Doyle likes to say that if a person is not 15 minutes early to an appointment, he's late.
"Once that's instilled in you, you have that work ethic. With Doyle's discipline and training, I'm always early and my time management is always very efficient. That's huge," Narinskiy said.
Narinskiy spoke with Iowa teammates Rob Bruggeman and Gavin McGrath last week. He said he's stayed in frequent contact with Matt Kroul, Mitch King and Adam Shada, among others. He's seen a lot of Brandon Meyers, who works out in Los Angeles during the NFL offseason.
"You build a family and that stays with you forever. I hope we never lose that. We're trying to plan a trip to get together. We're coming up on our 10-year anniversary of our first (Iowa) camp," Narinskiy said.
Narinskiy credits Iowa Head Coach Kirk Ferentz and many members of the staff for helping him build a strong foundation.
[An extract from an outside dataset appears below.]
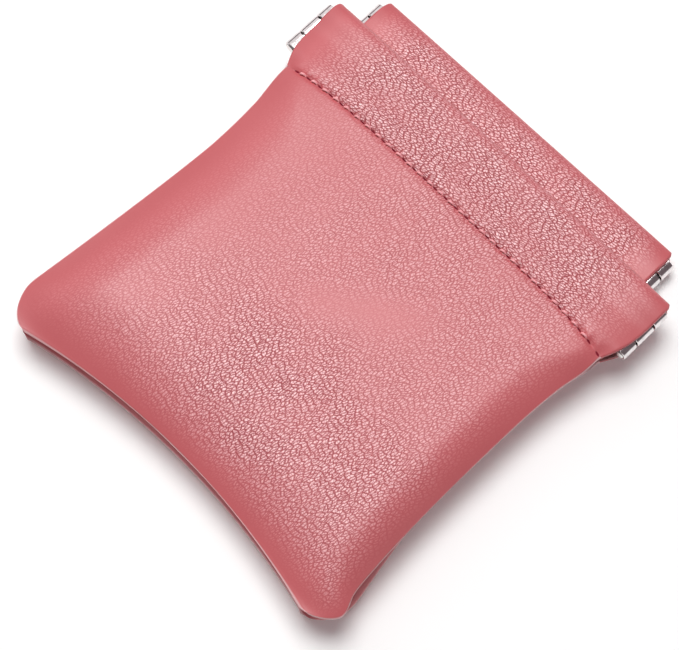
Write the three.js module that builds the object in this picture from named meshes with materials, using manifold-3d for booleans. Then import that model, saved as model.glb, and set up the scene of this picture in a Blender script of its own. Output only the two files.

He's thankful for his time in Iowa City.
As several of his projects go through production and he hopes for pilots to be picked up, Narinskiy plows forward with the intensity that earned him scholarship offers from Iowa, Stanford and Northwestern, among others. He's a Hawkeye in Hollywood.
"There's an Iowa way. I've met so many other people from other programs. I'm not going to sit and talk negatively about any other specific program, but there is just a certain way Iowa does things. There's just a sense of honesty, loyalty and doing things right. Sometimes that's tough at first but in the long run it always wins. It can be a little different in Los Angeles. So, having that Midwest, Iowa mentality helps a lot. It keeps me grounded," he said.